Estos hechos están ahí. Se pueden, desde luego, explicar de muchas formas. Y se pueden enunciar desde diversos puntos de vista. Todo eso se puede hacer. Pero los hechos, como tales, creo que son enteramente objetivos. Y, sin embargo, ahora somos muchos los que tenemos la impresión de que un hombre tan profundo, tan experimentado, tan fuerte, como Juan Pablo II no ha orientado su Pontificado para dar la respuesta que estaba a su alcance dar en una situación así. Ni Juan Pablo II lo ha hecho, ni los más altos dignatarios de la curia romana, ni una gran parte del episcopado mundial.
Seguramente no ha sido posible hacer otra cosa. Sea lo que sea de esta problemática cuestión, es evidente que Juan Pablo II, desde su dura experiencia de la Iglesia en Polonia, acosada y atormentada por el nazismo y el comunismo, ha gestionado los asuntos de la Iglesia de manera que ha favorecido decididamente a personas y a grupos que han optado por la sumisión incondicional a la autoridad romana, al tiempo que se ha distanciado o incluso ha ignorado a quienes han querido vivir el Vaticano II en su integridad (y por tanto, en lo que aquel concilio tuvo de innovador), lo que ha dificultado seriamente la debida recepción del Concilio en la Iglesia.
Por otra parte, es verdad que Juan Pablo II ha mostrado una seria preocupación social, cosa que se ha hecho evidente en sus documentos sobre la justicia en el mundo, la paz y los derechos humanos. Pero tan cierto como eso es que ha mantenido las mejores relaciones posibles con no pocos líderes mundiales que han sido responsables directos de graves injusticias, de guerras y de violaciones a los derechos humanos. Yo estoy seguro de que el Papa ha actuado así porque así es como él creía que tenía que actuar. Su honestidad personal, su firmeza y su entrega están fuera de duda. El problema está, seguramente, en que él ha querido una Iglesia fuerte, unida bajo el mandato del Papa, como un bloque firme ante la secularización de la sociedad.

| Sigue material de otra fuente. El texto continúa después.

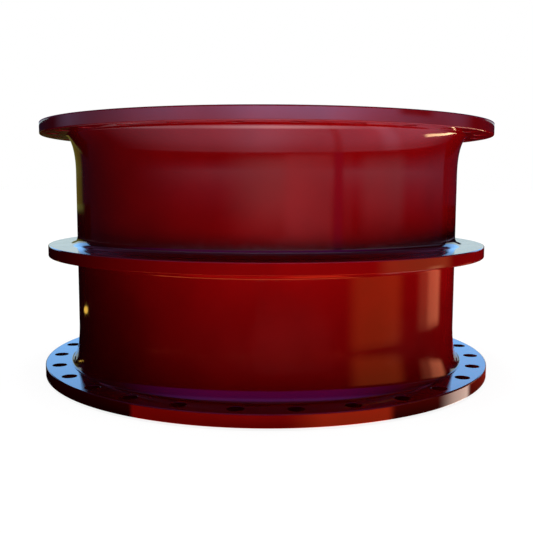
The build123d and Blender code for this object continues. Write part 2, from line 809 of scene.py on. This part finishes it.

Pero quizá eso mismo es lo que le ha impedido ver los problemas de fondo que antes he apuntado.
De ahí el ambiguo sentimiento de una profunda admiración y estima, al tiempo que son muchos los cristianos y gentes de este mundo que quizá hubieran necesitado no sólo palabras de firmeza y autoridad, sino también el diálogo y la cercanía de quien se ve comprendido en una situación de cambio tan rápido y tan profundo como el que estamos viviendo.